Untuk itu pentingnya kita harus memiliki kepandaian memilih kata yang tepat agar dapat diingat dan dapat memberikan pengaruh kuat dalam menghasilkan sebuah tindakan yang kita harapkan dari sebuah tujuan komunikasi. Mulailah membiasakan diri dengan kemahiran merangkai kata yang tepat. Menggabungkan kata yang umum dengan kata yang jarang digunakan orang tetapi dapat di mengerti.
Sebuah kata-kata yang powerful banyak mengandung emosi. Bukan kata-kata seperti ketika kita akan memotivasi lawan bicara dengan berucap “kamu pasti bisa” melainkan memikirkan sekiranya lawan bicara kita akan tergerak bila kita masuk ke sisi emosinya terlebih dahulu kemudian menggabungkan dengan kata yang memotivasi. Contoh “saya paham kesulitan yang kamu hadapi dalam menjalankan tugas baru ini, seperti dalam setiap proses pembelajaran, tentu proses ini akan panjang dan berliku, akan tetapi kami percaya kamu dapat memberikan yang terbaik agar kinerja kamu dapat membawamu kepada jenjang karir yang lebih tinggi!”
Ada narasi yang kita persiapkan melalui tabungan kata-kata yang sudah tersimpan di memori kita. Kata-kata yang terlalu pendek, apalagi umum, terdengar biasa dan hanya lewat di telinga lawan bicara. Miliki waktu setiap hari untuk membaca banyak tulisan/narasi yang beragam adalah sebuah obat mujarab.

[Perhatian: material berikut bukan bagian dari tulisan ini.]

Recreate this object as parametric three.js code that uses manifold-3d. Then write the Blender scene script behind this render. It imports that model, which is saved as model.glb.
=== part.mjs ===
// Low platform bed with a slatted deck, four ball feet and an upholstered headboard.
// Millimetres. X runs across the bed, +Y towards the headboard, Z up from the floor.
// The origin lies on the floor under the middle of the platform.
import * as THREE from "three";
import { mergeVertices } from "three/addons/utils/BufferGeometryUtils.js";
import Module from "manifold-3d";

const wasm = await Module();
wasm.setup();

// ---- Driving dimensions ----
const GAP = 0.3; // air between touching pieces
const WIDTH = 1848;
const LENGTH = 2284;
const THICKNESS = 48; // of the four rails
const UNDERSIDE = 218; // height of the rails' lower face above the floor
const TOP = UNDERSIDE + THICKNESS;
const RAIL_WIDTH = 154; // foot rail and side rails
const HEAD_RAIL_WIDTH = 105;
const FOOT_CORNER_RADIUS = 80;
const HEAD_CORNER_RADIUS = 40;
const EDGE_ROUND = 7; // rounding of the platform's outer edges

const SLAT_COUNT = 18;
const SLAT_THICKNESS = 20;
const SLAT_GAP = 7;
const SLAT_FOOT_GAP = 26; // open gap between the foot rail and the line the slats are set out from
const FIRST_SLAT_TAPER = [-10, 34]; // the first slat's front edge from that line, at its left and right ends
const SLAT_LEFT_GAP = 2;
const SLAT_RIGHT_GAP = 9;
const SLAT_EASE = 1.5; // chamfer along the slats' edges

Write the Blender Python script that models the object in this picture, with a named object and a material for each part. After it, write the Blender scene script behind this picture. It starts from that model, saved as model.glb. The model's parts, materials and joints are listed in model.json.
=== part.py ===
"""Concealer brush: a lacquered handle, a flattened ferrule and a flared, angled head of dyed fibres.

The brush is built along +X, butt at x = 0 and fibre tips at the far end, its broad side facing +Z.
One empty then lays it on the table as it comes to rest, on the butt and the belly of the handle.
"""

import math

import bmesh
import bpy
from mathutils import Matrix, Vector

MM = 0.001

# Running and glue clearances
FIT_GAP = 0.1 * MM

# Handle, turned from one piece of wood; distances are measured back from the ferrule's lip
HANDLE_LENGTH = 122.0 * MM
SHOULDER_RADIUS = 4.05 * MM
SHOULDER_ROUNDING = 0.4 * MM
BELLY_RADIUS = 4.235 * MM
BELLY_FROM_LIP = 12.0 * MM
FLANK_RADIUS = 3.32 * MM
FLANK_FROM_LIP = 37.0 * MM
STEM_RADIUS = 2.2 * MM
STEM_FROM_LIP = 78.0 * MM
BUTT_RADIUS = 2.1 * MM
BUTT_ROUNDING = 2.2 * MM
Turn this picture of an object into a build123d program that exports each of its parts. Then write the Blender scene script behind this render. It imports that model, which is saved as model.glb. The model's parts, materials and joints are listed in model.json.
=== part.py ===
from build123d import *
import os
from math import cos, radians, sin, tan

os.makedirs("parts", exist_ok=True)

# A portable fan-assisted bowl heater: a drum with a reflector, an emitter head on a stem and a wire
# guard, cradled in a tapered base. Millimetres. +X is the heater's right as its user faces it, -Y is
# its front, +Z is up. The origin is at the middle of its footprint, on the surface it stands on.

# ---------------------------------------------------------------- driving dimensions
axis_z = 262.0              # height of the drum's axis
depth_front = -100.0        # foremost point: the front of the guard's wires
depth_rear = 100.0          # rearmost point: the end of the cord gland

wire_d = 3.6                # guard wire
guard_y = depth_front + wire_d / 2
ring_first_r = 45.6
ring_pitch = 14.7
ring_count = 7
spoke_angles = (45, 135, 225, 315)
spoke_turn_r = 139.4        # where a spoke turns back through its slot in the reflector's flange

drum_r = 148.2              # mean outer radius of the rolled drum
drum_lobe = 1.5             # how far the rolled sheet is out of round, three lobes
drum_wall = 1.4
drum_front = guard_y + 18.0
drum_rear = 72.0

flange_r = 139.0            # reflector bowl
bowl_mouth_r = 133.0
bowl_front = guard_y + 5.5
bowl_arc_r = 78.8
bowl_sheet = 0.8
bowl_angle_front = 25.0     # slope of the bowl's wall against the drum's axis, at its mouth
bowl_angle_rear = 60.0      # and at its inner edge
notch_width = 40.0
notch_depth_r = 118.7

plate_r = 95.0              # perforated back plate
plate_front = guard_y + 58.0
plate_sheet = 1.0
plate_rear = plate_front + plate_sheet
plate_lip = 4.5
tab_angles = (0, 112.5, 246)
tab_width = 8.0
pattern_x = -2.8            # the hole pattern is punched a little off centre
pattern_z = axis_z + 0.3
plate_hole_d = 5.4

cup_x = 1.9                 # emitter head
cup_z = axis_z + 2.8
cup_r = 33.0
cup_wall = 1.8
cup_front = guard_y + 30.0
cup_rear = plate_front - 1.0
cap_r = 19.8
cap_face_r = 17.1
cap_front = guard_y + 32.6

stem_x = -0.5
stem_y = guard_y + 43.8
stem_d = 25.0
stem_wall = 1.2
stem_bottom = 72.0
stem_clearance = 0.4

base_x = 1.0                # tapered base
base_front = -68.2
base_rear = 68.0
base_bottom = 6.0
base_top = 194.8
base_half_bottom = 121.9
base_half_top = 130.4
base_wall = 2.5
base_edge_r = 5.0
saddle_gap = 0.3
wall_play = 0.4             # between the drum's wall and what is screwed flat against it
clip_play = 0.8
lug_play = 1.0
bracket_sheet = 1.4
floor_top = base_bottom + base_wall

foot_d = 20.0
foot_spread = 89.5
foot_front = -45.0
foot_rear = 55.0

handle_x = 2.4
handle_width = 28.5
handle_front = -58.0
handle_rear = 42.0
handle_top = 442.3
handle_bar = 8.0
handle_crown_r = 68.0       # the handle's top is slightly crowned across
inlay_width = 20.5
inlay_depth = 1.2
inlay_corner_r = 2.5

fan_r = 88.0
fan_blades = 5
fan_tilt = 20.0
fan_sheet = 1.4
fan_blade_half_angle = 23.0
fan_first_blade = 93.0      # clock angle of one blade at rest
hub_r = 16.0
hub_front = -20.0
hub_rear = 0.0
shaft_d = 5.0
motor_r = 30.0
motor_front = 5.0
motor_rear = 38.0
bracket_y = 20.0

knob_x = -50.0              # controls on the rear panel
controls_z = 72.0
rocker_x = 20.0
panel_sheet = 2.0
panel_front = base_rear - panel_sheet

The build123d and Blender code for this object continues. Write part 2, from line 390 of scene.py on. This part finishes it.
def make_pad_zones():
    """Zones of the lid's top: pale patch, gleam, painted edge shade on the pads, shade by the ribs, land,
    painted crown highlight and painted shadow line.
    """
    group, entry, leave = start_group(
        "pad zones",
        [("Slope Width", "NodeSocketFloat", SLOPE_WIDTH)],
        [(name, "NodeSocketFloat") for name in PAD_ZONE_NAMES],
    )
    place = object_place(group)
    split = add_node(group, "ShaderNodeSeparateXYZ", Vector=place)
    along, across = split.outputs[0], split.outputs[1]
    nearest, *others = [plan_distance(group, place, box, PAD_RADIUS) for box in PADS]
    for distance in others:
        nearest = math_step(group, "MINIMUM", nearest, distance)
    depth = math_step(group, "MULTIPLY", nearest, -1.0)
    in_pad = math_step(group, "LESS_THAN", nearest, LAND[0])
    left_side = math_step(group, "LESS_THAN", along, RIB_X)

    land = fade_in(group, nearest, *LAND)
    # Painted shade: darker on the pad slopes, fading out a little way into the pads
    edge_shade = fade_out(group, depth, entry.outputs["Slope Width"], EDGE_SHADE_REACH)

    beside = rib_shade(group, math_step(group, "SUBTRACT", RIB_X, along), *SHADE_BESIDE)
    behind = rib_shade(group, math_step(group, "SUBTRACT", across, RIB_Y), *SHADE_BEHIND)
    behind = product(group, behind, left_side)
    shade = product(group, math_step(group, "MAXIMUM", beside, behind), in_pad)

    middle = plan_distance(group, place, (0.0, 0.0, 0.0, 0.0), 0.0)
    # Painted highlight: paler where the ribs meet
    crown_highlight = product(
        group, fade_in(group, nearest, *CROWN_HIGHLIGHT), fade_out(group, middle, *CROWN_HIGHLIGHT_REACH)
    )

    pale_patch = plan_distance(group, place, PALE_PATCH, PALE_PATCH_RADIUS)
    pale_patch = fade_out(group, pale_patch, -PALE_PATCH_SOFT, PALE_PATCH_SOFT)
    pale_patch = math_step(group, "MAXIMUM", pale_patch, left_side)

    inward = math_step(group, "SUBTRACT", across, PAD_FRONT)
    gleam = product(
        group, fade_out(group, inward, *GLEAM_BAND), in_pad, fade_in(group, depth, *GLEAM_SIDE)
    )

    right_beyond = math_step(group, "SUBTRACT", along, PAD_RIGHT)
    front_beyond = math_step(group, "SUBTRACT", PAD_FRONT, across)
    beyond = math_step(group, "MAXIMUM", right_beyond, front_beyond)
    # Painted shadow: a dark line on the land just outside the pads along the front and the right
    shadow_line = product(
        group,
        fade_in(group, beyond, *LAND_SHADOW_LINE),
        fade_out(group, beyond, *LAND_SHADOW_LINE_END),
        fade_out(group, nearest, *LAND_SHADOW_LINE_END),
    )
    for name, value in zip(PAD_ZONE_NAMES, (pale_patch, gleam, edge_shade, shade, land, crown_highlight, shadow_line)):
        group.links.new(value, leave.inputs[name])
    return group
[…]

Mulai aktif menulis juga akan mengasah kemampuan merangkai kata. Saya sendiri melakukannya secara rutin, dan bila melihat sebuah jargon atau sepenggal kata yang saya temukan, saya kemudian akan membuat kalimat yang berbeda dan mencatat pada notes saya. Ketika kita terus mengasah dan mencatatnya, kita akan semakin mahir dalam menyusun kata-kata yang powerful dan jangan lupa untuk membaca kemampuan isi kepala lawan bicara kita. Agar tepat dan membantu mereka berpikir dan tergerak.